Beginning with the first line of the entries below, quote each line until you reach and include the line with "2).reshape(-1, 2), after[-1]])".

▬▬▬▬▬▬▬▬▬▬

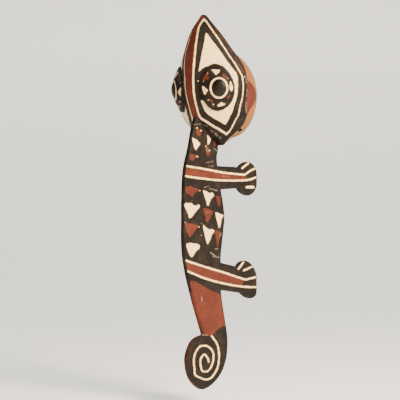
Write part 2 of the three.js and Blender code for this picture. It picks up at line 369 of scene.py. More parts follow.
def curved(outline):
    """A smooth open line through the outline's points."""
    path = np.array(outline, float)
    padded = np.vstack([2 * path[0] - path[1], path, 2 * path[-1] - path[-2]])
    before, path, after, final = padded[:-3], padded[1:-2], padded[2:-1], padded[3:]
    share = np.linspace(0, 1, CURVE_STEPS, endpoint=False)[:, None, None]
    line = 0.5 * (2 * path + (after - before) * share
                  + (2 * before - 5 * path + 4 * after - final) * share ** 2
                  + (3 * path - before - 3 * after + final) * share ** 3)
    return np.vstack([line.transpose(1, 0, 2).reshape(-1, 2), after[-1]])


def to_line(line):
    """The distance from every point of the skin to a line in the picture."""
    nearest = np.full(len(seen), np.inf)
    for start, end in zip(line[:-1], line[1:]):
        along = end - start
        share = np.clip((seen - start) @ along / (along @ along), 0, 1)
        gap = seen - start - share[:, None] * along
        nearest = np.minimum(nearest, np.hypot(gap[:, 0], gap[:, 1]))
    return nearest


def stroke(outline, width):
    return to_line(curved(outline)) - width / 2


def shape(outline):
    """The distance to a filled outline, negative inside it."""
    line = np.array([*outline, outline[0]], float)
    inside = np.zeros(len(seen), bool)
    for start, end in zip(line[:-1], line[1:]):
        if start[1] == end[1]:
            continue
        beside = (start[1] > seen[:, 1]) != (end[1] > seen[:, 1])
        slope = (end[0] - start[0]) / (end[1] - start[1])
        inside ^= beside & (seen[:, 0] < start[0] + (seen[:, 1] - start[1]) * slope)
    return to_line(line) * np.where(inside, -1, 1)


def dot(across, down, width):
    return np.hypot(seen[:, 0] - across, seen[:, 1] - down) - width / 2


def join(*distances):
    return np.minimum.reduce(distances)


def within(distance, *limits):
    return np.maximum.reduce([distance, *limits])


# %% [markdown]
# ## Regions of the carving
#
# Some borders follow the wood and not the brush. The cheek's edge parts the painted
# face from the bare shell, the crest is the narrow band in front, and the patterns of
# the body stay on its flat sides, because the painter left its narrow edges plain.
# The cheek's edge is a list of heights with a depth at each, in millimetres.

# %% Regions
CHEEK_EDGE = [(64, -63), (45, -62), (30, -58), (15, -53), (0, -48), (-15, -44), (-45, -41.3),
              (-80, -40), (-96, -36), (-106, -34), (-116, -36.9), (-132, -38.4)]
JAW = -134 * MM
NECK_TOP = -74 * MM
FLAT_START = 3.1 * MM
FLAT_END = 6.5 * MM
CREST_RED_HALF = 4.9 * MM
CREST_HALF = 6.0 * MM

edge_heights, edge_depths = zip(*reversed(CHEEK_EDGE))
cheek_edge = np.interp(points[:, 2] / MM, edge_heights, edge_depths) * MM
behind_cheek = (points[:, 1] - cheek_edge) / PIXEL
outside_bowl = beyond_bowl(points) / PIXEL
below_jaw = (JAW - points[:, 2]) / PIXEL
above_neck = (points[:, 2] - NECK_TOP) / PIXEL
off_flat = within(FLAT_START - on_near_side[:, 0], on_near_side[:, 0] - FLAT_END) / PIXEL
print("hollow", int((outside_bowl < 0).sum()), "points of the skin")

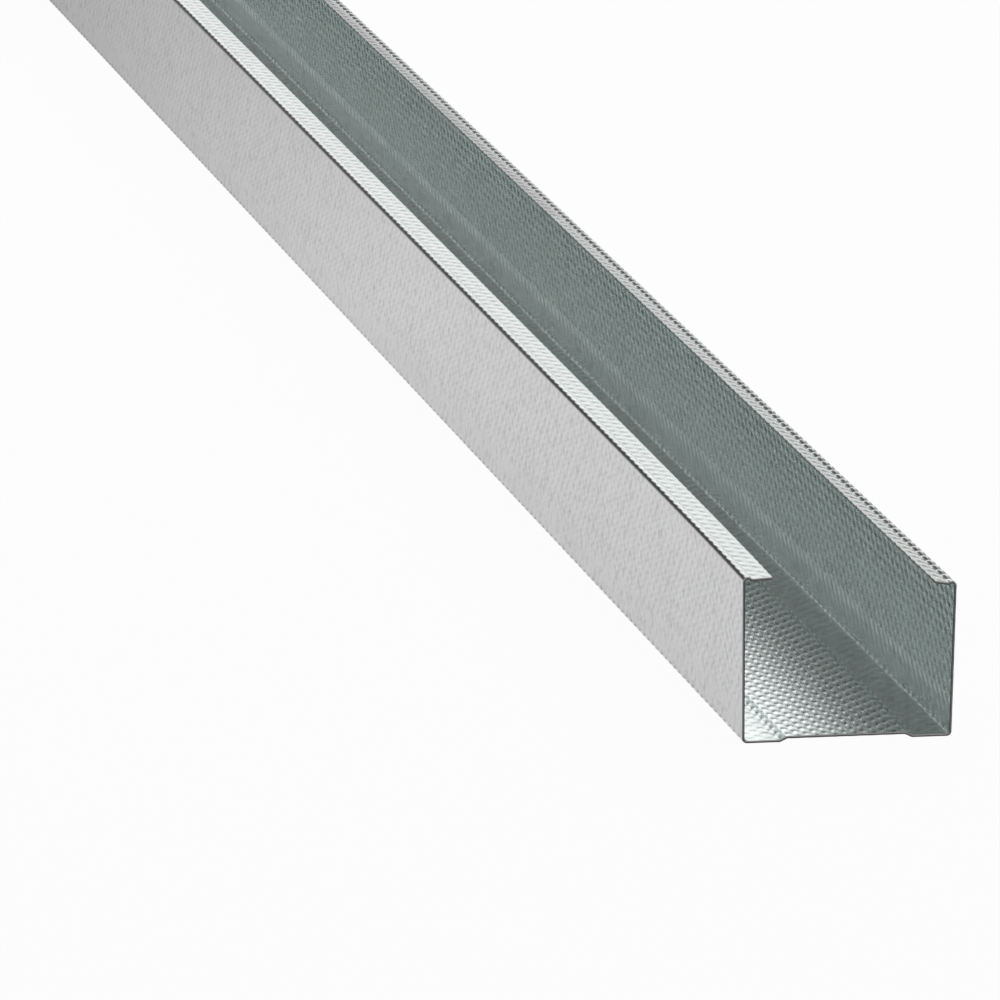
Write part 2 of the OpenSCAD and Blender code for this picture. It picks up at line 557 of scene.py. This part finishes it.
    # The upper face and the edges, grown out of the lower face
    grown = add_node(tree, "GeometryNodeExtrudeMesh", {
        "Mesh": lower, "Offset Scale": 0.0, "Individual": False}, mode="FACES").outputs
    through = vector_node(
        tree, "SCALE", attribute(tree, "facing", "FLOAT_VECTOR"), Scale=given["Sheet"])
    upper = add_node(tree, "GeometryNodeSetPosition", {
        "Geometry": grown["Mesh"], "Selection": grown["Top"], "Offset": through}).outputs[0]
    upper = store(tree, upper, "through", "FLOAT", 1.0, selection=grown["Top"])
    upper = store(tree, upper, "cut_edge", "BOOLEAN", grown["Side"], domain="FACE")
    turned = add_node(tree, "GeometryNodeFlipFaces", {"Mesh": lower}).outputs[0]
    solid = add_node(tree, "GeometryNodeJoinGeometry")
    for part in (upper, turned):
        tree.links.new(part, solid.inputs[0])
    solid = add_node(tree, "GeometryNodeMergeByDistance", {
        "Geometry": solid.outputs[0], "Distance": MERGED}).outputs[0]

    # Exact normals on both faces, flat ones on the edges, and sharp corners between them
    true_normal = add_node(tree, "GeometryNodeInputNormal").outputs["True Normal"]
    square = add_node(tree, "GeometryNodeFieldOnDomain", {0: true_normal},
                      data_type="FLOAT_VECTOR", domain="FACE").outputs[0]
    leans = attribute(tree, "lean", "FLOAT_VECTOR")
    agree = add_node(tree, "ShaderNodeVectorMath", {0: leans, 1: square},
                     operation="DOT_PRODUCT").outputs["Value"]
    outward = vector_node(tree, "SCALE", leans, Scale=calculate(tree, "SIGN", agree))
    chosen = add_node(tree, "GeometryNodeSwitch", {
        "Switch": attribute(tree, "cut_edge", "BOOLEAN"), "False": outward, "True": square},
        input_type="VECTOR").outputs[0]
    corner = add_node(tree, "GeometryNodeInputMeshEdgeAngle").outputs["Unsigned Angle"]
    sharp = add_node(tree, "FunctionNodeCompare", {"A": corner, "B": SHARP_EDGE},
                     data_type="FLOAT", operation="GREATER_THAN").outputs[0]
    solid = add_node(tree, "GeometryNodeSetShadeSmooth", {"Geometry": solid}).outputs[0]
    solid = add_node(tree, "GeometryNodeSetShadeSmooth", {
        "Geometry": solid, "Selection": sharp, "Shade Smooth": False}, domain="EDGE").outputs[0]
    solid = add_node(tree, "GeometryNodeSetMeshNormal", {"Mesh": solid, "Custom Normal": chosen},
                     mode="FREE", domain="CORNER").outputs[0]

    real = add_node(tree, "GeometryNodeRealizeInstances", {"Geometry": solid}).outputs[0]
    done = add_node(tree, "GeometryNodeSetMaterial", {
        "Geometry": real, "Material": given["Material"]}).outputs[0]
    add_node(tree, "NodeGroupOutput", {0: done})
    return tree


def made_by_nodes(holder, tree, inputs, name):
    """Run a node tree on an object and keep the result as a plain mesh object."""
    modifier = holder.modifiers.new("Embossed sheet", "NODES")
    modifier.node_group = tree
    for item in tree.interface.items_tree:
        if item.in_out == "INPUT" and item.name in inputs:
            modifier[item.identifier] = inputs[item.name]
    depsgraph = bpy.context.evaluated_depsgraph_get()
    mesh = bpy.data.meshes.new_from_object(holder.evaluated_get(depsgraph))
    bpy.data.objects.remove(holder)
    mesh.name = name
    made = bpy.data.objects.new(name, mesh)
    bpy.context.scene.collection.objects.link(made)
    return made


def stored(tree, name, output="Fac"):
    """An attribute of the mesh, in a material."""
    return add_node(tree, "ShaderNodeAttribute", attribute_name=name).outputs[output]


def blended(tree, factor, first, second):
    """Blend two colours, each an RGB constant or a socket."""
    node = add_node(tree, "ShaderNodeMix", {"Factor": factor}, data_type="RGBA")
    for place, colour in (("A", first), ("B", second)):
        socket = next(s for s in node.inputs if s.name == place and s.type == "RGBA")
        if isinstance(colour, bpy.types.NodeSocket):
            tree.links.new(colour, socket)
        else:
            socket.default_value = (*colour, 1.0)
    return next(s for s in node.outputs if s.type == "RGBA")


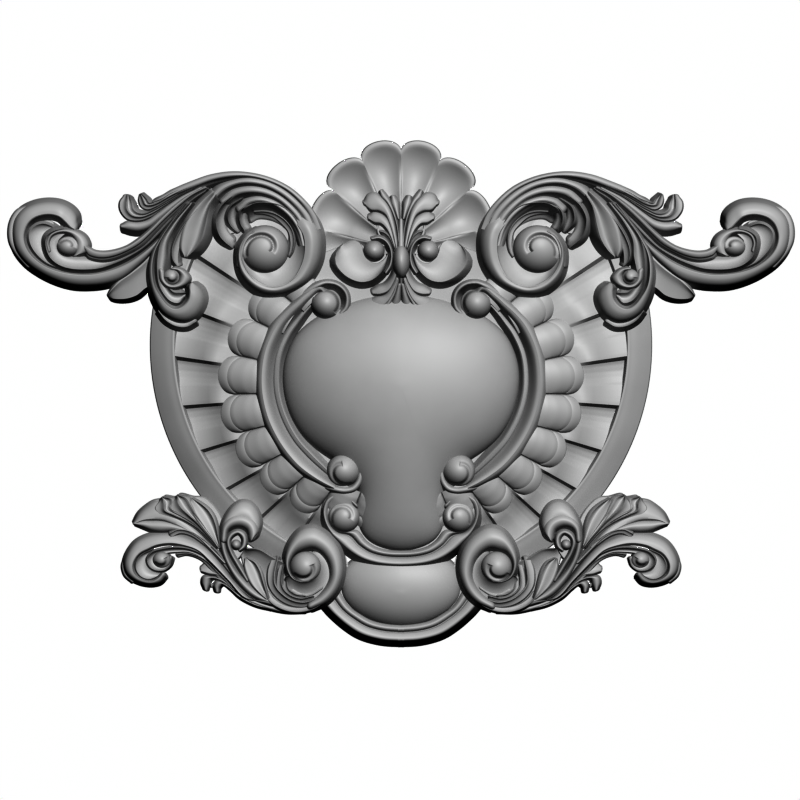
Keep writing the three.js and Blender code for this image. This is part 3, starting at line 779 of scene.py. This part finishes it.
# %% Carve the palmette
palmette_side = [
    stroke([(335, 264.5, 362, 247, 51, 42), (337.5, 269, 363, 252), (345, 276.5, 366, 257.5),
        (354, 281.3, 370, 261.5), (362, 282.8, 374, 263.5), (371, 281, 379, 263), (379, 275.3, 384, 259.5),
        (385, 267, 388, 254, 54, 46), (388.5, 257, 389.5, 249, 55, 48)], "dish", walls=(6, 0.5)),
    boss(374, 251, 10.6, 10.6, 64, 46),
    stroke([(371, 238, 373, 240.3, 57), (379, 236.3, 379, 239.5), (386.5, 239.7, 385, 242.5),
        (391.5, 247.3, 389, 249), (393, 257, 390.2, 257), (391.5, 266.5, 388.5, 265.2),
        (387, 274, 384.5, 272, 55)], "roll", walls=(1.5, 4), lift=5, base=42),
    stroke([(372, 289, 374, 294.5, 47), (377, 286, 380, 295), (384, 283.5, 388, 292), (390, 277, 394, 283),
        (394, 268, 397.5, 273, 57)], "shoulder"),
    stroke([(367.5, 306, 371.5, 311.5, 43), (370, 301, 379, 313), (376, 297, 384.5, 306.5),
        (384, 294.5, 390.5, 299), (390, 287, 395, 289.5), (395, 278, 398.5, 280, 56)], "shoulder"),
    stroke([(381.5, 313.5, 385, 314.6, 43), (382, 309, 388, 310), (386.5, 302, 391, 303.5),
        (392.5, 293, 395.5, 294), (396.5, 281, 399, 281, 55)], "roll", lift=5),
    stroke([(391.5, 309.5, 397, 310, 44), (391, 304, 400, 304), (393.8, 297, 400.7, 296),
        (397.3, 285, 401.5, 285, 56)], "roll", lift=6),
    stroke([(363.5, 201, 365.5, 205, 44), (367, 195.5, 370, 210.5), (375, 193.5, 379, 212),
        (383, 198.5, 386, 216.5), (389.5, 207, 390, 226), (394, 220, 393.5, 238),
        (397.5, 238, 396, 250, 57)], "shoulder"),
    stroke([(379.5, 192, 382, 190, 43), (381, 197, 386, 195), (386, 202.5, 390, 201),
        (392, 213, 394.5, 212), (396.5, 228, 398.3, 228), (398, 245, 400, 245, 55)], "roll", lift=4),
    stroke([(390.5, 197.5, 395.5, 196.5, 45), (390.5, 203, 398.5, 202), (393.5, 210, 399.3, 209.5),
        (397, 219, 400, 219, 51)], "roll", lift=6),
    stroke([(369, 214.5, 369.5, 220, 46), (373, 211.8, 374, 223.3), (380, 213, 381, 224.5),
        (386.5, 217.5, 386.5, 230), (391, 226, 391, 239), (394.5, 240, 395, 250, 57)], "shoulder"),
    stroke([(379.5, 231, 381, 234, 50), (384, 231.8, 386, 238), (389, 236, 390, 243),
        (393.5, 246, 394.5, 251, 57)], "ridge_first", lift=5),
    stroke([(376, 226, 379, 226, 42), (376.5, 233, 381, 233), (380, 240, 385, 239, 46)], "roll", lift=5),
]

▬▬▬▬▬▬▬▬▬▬

• Correct response:
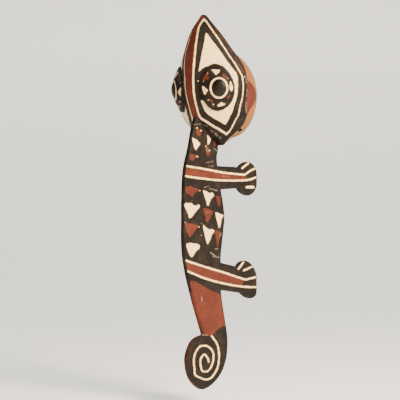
Write part 2 of the three.js and Blender code for this picture. It picks up at line 369 of scene.py. More parts follow.
def curved(outline):
    """A smooth open line through the outline's points."""
    path = np.array(outline, float)
    padded = np.vstack([2 * path[0] - path[1], path, 2 * path[-1] - path[-2]])
    before, path, after, final = padded[:-3], padded[1:-2], padded[2:-1], padded[3:]
    share = np.linspace(0, 1, CURVE_STEPS, endpoint=False)[:, None, None]
    line = 0.5 * (2 * path + (after - before) * share
                  + (2 * before - 5 * path + 4 * after - final) * share ** 2
                  + (3 * path - before - 3 * after + final) * share ** 3)
    return np.vstack([line.transpose(1, 0, 2).reshape(-1, 2), after[-1]])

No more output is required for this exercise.